The economy continues to contract. Import activities have dropped more than 80 percent over the last few months. Stocks of rice, the country's staple food, are reportedly sufficient for three months only.

Amid this crisis, banks from imperialist countries are trying to stabilize Indonesia as a source of profits.

The government has agreed to appoint nine international investment banks to assist in the "partial privatization" of 12 state-owned companies, ranging from toll road operator PT Jasa Marga to plantation company PT Perkebunan Nusantara. In one deal already announced, Netherlands-based Ispat International will buy 49 percent of PT Krakatau Steel for $400 million, a price described in the daily press as "relatively low."

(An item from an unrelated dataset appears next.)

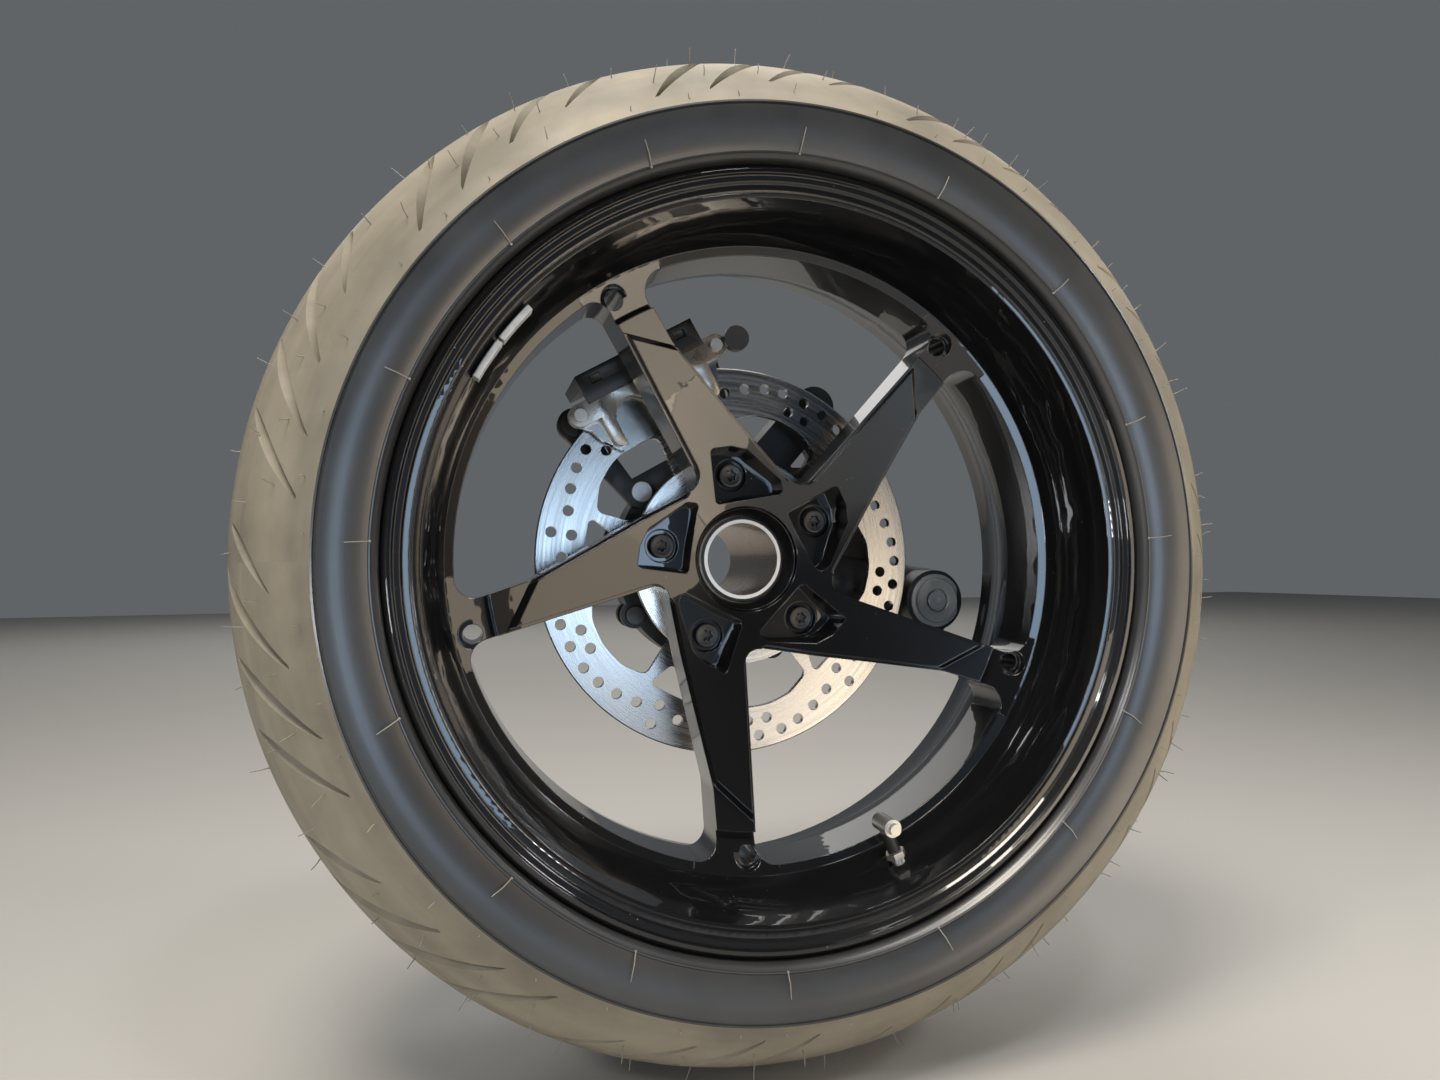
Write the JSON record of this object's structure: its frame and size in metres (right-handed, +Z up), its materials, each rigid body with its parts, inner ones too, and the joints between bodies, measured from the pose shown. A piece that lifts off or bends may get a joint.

Imperialist concerns over further social rebellions mark the continued uncertainty about the International Monetary Fund's $43 billion loan package. The Suharto government's agreement with the IMF stipulated that subsidies on all commodities except rice must be eliminated by October 1. Price rises under this program sparked the protests in May.

Now Beddu Amang, chairman of the State Logistics Agency (Bulog), has claimed that the IMF agreed that "if we are not able to scrap the subsidies" on basic commodities, "then we don't have to." Striking a pose typical of the Habibie government in its current efforts to establish some popular credibility, Amang said, "We have to help our people."

Working people are seeking ways to resist the impact of the economic crisis. This takes many forms in addition to strikes. The same day in Majalengba, West Java, a fish pond belonging to the bupati, or provincial chief, was reportedly raided by unknown people who took more than 400 pounds of fish.

And in Bandung, about 300 market vendors organized a caravan to city hall to protest the local government's failure to provide adequate services at the market where they work and plans to remove the market for a bus station. After an initial attempt to keep the vendors away from city hall, officials relented and allowed them to rally in front of the building while a delegation entered to present their demands.